In a piece in the Harvard Business Review blog, the CEO of
Ogilvy Public relations, Christopher Graves, makes the case that communication
is the key to containing the spread of Ebola in West Africa. He argues that “Whether the world’s scariest outbreak of Ebola can be managed
may come down to communications. Can governments, NGOs, and doctors communicate
with very different audiences – with accuracy, agility, and ingenuity? Can they
be convincing?”
While communication may be key in containing the
spread of Ebola, Mr. Graves misses the big picture here. It is simply that the
health infrastructure in these countries is overstretched, that even effective
communication alone cannot do the trick. To start with, the number of public
health staff in the affected countries is simply low, staff that would have
been used for the very communication that Mr. Graves argues for. The hospitals
themselves do not have any decent equipment, and the pay for the few specialized
health workers is pitifully low. When you have health workers themselves
fearing that they may be infected, and people refusing to go to hospitals
fearing that they might contact the virus while in hospital, then you know that
you have a crisis on your hands. Already, Nigeria and other countries in West
Africa, as in the rest of Africa, are facing a migration of qualified health professionals.

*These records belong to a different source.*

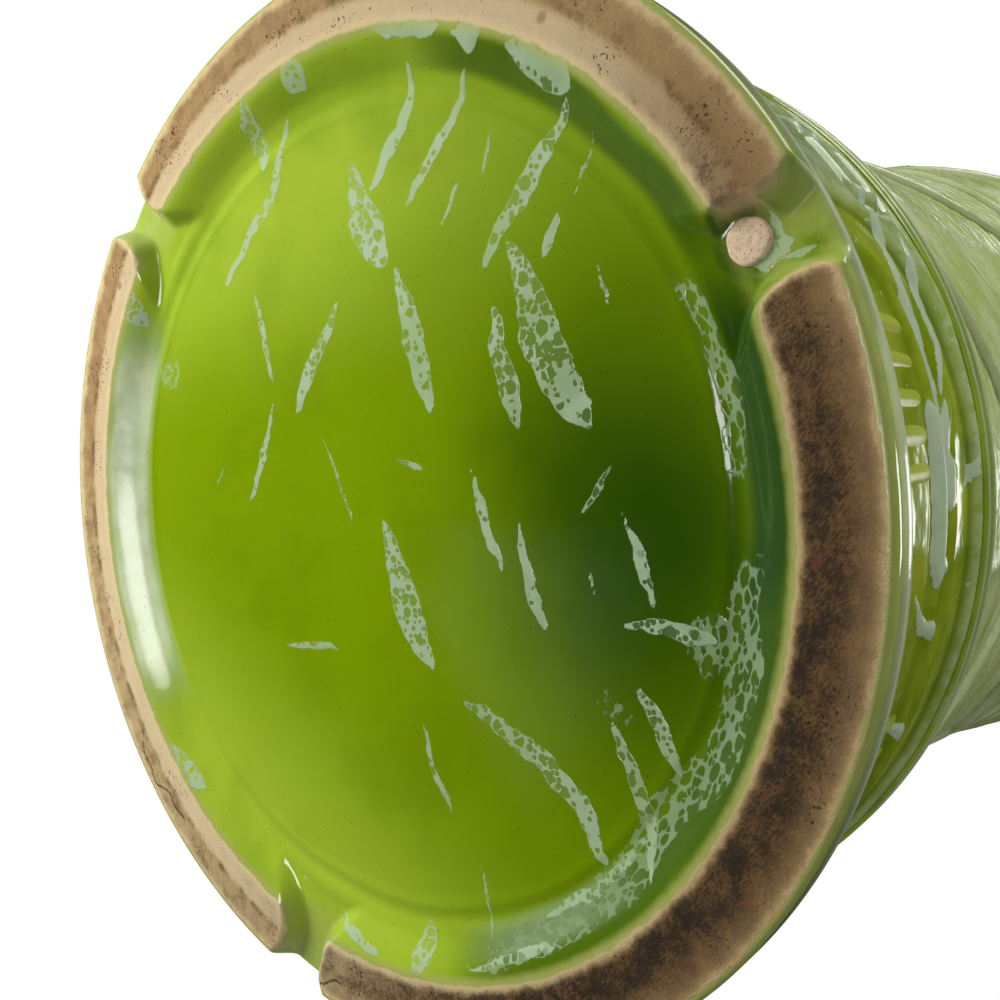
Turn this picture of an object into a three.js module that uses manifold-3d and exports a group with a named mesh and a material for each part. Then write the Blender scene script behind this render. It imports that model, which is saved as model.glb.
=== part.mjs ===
// A hollow ceramic vase on a low pedestal, in millimetres, with +Z up.
// The origin is the centre of the foot, on the surface that the vase stands on.
// The body hangs in tiers of leaves above a pedestal band of long panels, and the underside is recessed.

import * as THREE from 'three';
import { mergeVertices } from 'three/addons/utils/BufferGeometryUtils.js';
import Module from 'manifold-3d';

const wasm = await Module();
wasm.setup();

// Overall sizes
const HEIGHT = 220;
const FOOT_DIAMETER = 100;
const WAIST_DIAMETER = 96.2;
const STEM_DIAMETER = 94.6;
const STEM_HEIGHT = 66;
const SWELL_DIAMETER = 102;
const SWELL_HEIGHT = 108;
const BELLY_DIAMETER = 115;
const BELLY_BELOW_RIM = 60;
const NECK_DIAMETER = 84;
const NECK_BELOW_RIM = 25;
const MOUTH_DIAMETER = 97;
const WALL = 6;
const SEAM_GAP = 0.3;

// Foot and recessed underside
const FOOT_RING_WIDTH = 6.5;
const RECESS_DEPTH = 2.5;
const COVE_WIDTH = 6;
const COVE_SHARE = 0.6;
const COVE_STEPS = 4;
const FOOT_EDGE = 0.5;
const NOTCH_WIDTH = 6.6;
const NOTCH_DEGREES = [20, 140.6, 251.8];
const PLINTH_HEIGHT = 1.3;
const PLINTH_STEP = 1.1;
const FLANGE_THICKNESS = 2.5;
const BASE_THICKNESS = 5.5;

// Bare disc where a kiln support stood, close to one side of the last notch
const SCAR_DIAMETER = 3.4;
const SCAR_THICKNESS = 0.6;
const SCAR_FROM_FOOT_EDGE = 5.8;
const SCAR_STEPS = 20;

// Pedestal relief
const PEDESTAL_TOP = 29.5;
const PEDESTAL_PINCH = 0.3;
const RELIEF_DEPTH = 1.2;
const MOTIFS = 4;
const FIRST_MOTIF_DEGREES = 285;
const WINDOW_SPAN_DEGREES = 80;
const WINDOW_TOP_MARGIN = 1.2;
const GROOVE_AT_ENDS_DEGREES = 5;
const PANEL_HEIGHT = 13.2;
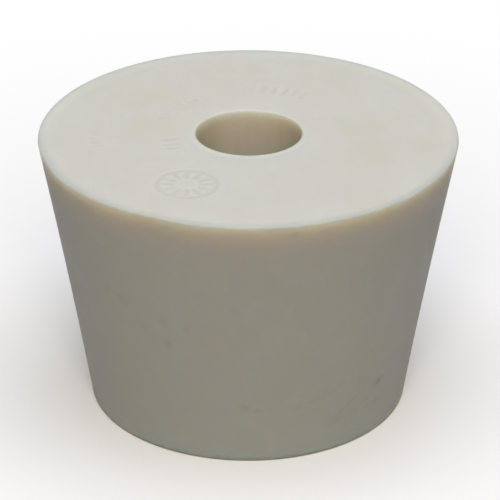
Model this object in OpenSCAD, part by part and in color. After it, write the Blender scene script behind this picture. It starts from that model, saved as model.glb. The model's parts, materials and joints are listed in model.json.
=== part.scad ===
// Tapered rubber stopper with one bore right through it.
//
// The stopper is moulded in one piece, so it is one solid: a section with
// rounded corners, turned once about the axis of the bore. It stands on its
// small end. The origin is the centre of that end, and +Z runs up the bore to
// the large end. All sizes are in millimetres.
//
// Both end diameters are taken to the sharp corners, where the slanting side
// would meet the flat faces if the edges were not rounded.

/* [Body] */
// Diameter of the large end
large_end_d = 37; // [32:0.5:60]
// Diameter of the small end
small_end_d = 28.4; // [22:0.2:31.8]
// Height of the stopper, from one flat face to the other
height = 25; // [12:0.5:45]

/* [Bore] */
// Diameter of the bore
bore_d = 9.5; // [3:0.5:14]

/* [Edges] */
// Radius of the rim round the large end
large_rim_r = 0.2; // [0.05:0.05:1.5]
// Radius of the edge round the small end
small_rim_r = 0.15; // [0.05:0.05:1.5]
// Radius of the lip at each mouth of the bore
bore_lip_r = 0.15; // [0.05:0.05:1]

/* [Hidden] */

// Straight pieces in one full turn of the body, and in one full edge circle
turn_facets = 240;
edge_facets = 64;
// What each edge circle is made larger by, so that it surely covers its tangent
// points and the arcs run into the sides with no step
weld = 0.0001;

// Pale grey-cream rubber
rubber = [0.81, 0.80, 0.77];

// Sharp corners of the section, [distance from the axis, height], going round
// from the small end's mouth of the bore
corners = [
    [bore_d / 2, 0],
    [small_end_d / 2, 0],
    [large_end_d / 2, height],
    [bore_d / 2, height]
];
// Radius of the rounding at each of those corners
corner_radii = [bore_lip_r, small_rim_r, large_rim_r, bore_lip_r];

// The corner after the one with index i, and the one before it
function next_corner(i) = corners[(i + 1) % len(corners)];
function last_corner(i) = corners[(i + len(corners) - 1) % len(corners)];

// Unit vector that points from a to b
function heading(a, b) = (b - a) / norm(b - a);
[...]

For instance, there are more specialist Nigerian
doctors in the West than there are in Nigeria itself. The case is no different
from Liberia, Sierra Leone, and the other affected countries.
What’s needed then is for the affected countries,
and the African countries in general, to increase the quality and training of
its health personnel. For instance, when Ethiopia realized that it couldn’t compete
with the Western countries, it increased the number of trained doctors and
nurses by four times. This had the effect of keeping the numbers of these
health professionals uniform, even after the others had left.

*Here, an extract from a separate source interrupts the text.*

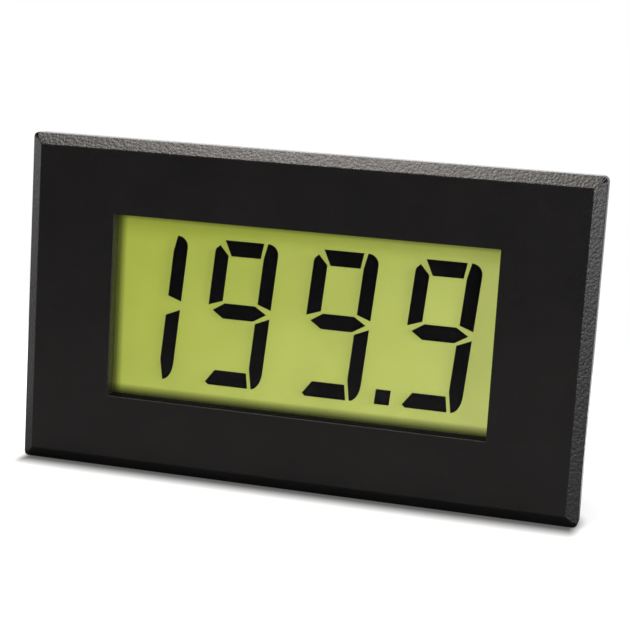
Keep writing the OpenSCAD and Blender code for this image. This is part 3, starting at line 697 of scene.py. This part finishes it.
class METER_OT_display(bpy.types.Operator):
    """Dress the display cell, its films and its bars"""

    bl_idname = "meter.display"
    bl_label = "Display"
    bl_options = {"REGISTER", "UNDO"}

    def execute(self, context):
        display = context.scene.meter_display
        dress("rear_polariser", glowing_film(display))
        front_film = clear_sheet("front_film_clear", display.film, index=1.22, rough=0.16)
        dress("front_polariser", front_film)
        glass = clear_sheet("cell_glass_clear", display.glass, index=1.05, rough=0.05)
        for node in ("front_glass", "rear_glass"):
            dress(node, glass)
        for node in ("front_polariser", "front_glass", "rear_glass"):
            NODES[node].visible_shadow = False
        ink = clouded(
            "bar_ink", display.ink,
            patch=1.2, change=0.3, rough=(0.5, 0.6), fine=0.2, depth=0.001, gloss=0.1,
        )
        dress("display_segments", ink)
        # painted shade: the seal is darkened where it shows under the bezel's edge
        epoxy = clouded(
            "seal_epoxy_painted_shade", display.seal,
            patch=2, change=0.1, rough=(0.4, 0.55), fine=0.2, depth=0.004,
        )
        dress("cell_seal", epoxy)
        return {"FINISHED"}


class METER_OT_backlight(bpy.types.Operator):
    """Dress the light guide, the reflector tray, the lamps and the contact strips"""

    bl_idname = "meter.backlight"
    bl_label = "Backlight"
    bl_options = {"REGISTER", "UNDO"}

    def execute(self, context):
        display = context.scene.meter_display
        board = context.scene.meter_board
        acrylic = clouded(
            "guide_acrylic_clear", display.guide,
            patch=4, change=0.05, rough=(0.1, 0.2), fine=0.3, depth=0.002,
        )
        acrylic.node_tree.nodes["Principled BSDF"].inputs["Transmission Weight"].default_value = 0.7
        dress("light_guide", acrylic)
        white = clouded(
            "tray_white_gloss", display.tray,
            patch=3, change=0.03, rough=(0.3, 0.45), fine=0.3, depth=0.004,
        )
        dress("reflector_tray", white)
        lens = clouded(
            "lamp_clear", display.lamp,
            patch=1, change=0.05, rough=(0.12, 0.2), fine=0.2, depth=0.002,
        )
        dress("backlight_lamps", lens)
        dress("lamp_leads", tinned(board))
        rubber = clouded(
            "contact_rubber_dark", display.rubber,
            patch=1, change=0.2, rough=(0.6, 0.75), fine=0.1, depth=0.005,
        )
        for node in ("upper_contact_strip", "lower_contact_strip"):
            dress(node, rubber)
        return {"FINISHED"}


def tinned(board):
    """Tin and solder, made once."""
    made = bpy.data.materials.get("tin_bright")
    return made or clouded(
        "tin_bright", board.solder,
        patch=1.5, change=0.1, rough=(0.2, 0.42), fine=0.25, depth=0.004, metal=1.0,
    )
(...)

Still, even after the Ebola virus is contained,
African countries must increase their efforts in curbing common diseases such
as malaria, HIV, and the other communicable diseases. Currently, Africa relies
too heavily on the efforts of outsiders to curb common diseases, which is
welcome in times of crisis, but should not be the basis for long term health
infrastructure development of the continent. Otherwise, history rhymes, and African
countries will continue to have an escalation of preventable diseases.